New developments on this issue…

I tested something different… insted of running Dude as a Service…I’m running in “All the Time” mode, since I maintain the same login on that Computer and I never LogOff (just lock the Computer).

24hrs have passed and everything is working fine now…
I will keep running on this mode and will post future results.

Has anything been discovered by the MT crew on this? I am experiencing the same problem. The Dude (3.0b7) is running on a Win2K3 server as a service, and after 24-48 hours, many of my devices start showing as down. If I restart the service in windows, all comes back green. My network has about 100 devices being monitored on multiple sub-maps.

Based on Synclops suggestion above, I’ve just changed from running as a service to running All The Time and just keeping the windows user logged on.

Synclops, has this resolved your issue?

Sorry to say Analog...but it didn't work out! :frowning:

...so I went back to run as a service and made a Batch file:

@echo off

REM Stopping Dude Service....
REM .
net stop "The Dude Server"

REM Starting Dude Service....
REM .
net stop "The Dude Server"

This was suggested by a user above.

...Copy and paste this to a file and then use windows task schedulle to run it from within 12 and 12hrs or other task schedulle softw.

To workarround the other problem...the maps that were disabled that start beeing monitored despite the fact that are disabled... :slight_smile:

...I'm trying to find a Macro software that records actions (mouse and keyboard) to enable all the maps, disable all again and then enable just the ones that I wand to monitor constantly.

Unfortunatly this seems to be the only solution...since MT don't really care about fixing this issues. I understand that is freeware, but It's a shame really...because it still gives the brand a bad costumer support image.
If money is the problem...I believe that people wouldn't mind to pay up to 50$ for this tool. Is not much, put all together would pay a development team to fix this bug's.

Best Regards to all the participants of this topic.
Synclops.

That is unfortunate. I’ll give that script a try.

uldis and normis, is there anything we can do to help troubleshoot this issue? The Dude is such great software and yes, I too would be willing to pay for it if that would help justify more development time at MT. It has such great potential.

I had also noticed this behavior for a long time, but attributed it to server issues. But I have mentioned this to MT regarding corporate acceptance. Having gaps in graphs can never be good for reporting.
However, contrary to others mention, a new installation doesnt seem to have this annoying problem. I installed Dude 3.0 beta? on a fresh new 2K3 server, and it had the same problem, but when I upgraded to beta7, I havent had any gaps in over a month.
Of course, if you change two variables (as invariably happens in development), I wonder what solved the problem. The new installation is monitoring a much smaller network (but initially showed gaps), and the installation is essentially on a dedicated Dude server. I now have a website on the server, but still havent seen gaps.
Formerly, MRTG and WUG were also running on the same box. That server was very sufficiently powered (2x3GHz Xeon, 2GB RAM), so I never saw any significant utilization. Possibly multiple SNMP applications, probing hundreds of devices caused some sort of contention. Never did see any gaps in MRTG though. Just checked all the links, and so far so good.

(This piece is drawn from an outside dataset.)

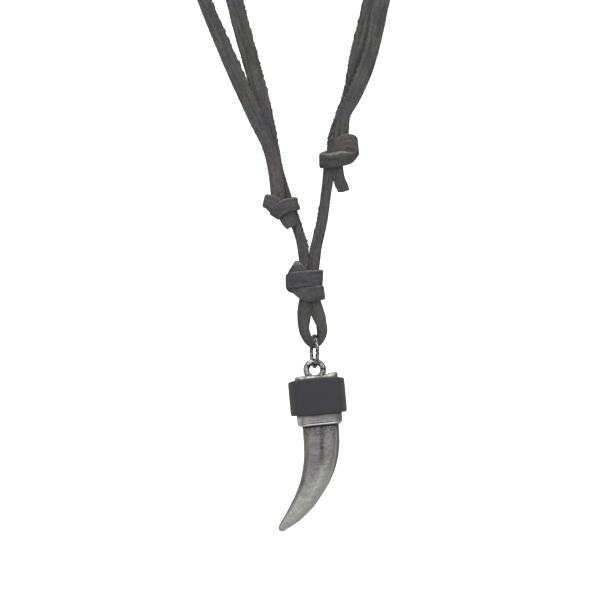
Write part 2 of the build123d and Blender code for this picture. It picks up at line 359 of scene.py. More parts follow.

Just thought I would comment on this, since this was hard to explain to even basic users when they asked ‘why are there gaps?’. I had trained tech support to capture bandwidth exports to show customers everything was OK with their circuit. Longer period graphs were not usable for that handy purpose.

Also, maybe for another thread, but the beta7 doesnt seem to have anomalous memory usage. Previously, I would see memory rising to a certain max around 250MB, then cyclically go back down to normal, but start its sine wave rise again. The memory usage now is much lower, and stays pretty consistent. Possibly the two problems were related.

Dont know if others are still experiencing the gaps, but hope this helps…

znet, thank you for your testemony.

I forgot to mention, I have Dude v3.0Beta7 but the maps were created on Dude v2.2.
When I decided to use de Dude v3.0Beta7 insted of the v2.2 version, I used the Import/Export feature and it seemed to work fine because all the information was properly displayed on the newer version.

I will reveal other details regarding the network topology that I’m monotoring:
I am on a LAN environment, monitoring branch office conections to the main office. The connections are made by dedicated access (frame relay) and the network bandwith on each branch is 64kbps. The main office has 2Mbps of network bandwith do all the branch offices.

We are monitoring about 70 Branch Offices, just by using PING and TELNET.
Alltough I have several maps where nodes are monitored using SNMP, those maps are disabled for monitoring.
Only 2 Maps are enabled: Branch Office Gatways (PING and TELNET) and Branch Office Servers (PING).

So… I dont really now if the problem is related to a matter of network size, or network bandwidth or even Network Services. I leave that to MT crew to test and analyse.

Once again I think this tool is very usefull, even to MT Router OS clients to monitor their networks…since there are features in Dude for RouterOS. So I dont understand why this is not subject of an investigation by MT.
Three Months have passed and the comments by the forum administrators were very scarced! :frowning:

Hope this new information will help find a solution.
Greetings to all.

Just loaded the Beta 3 B7 after having extremely stable 2.2 running. The B7 version started hanging in service mode almost immediately (takes less than 5 minutes). The Dude program has consumed about 1GB of ram and the CPU is running 70% or higher where is was about 23MB of ram and 1% cpu usage. Everything slows to a stop on the computer until I can stop the service then all is normal. The only way to get the service to run normally again is to reset the configuration when starting the service and then reimport the settings from disk.

Backed down to B6 and the problem is there also. Same time frame and same problems.

Reinstalled 2.2 and everything is back to being a happy camper.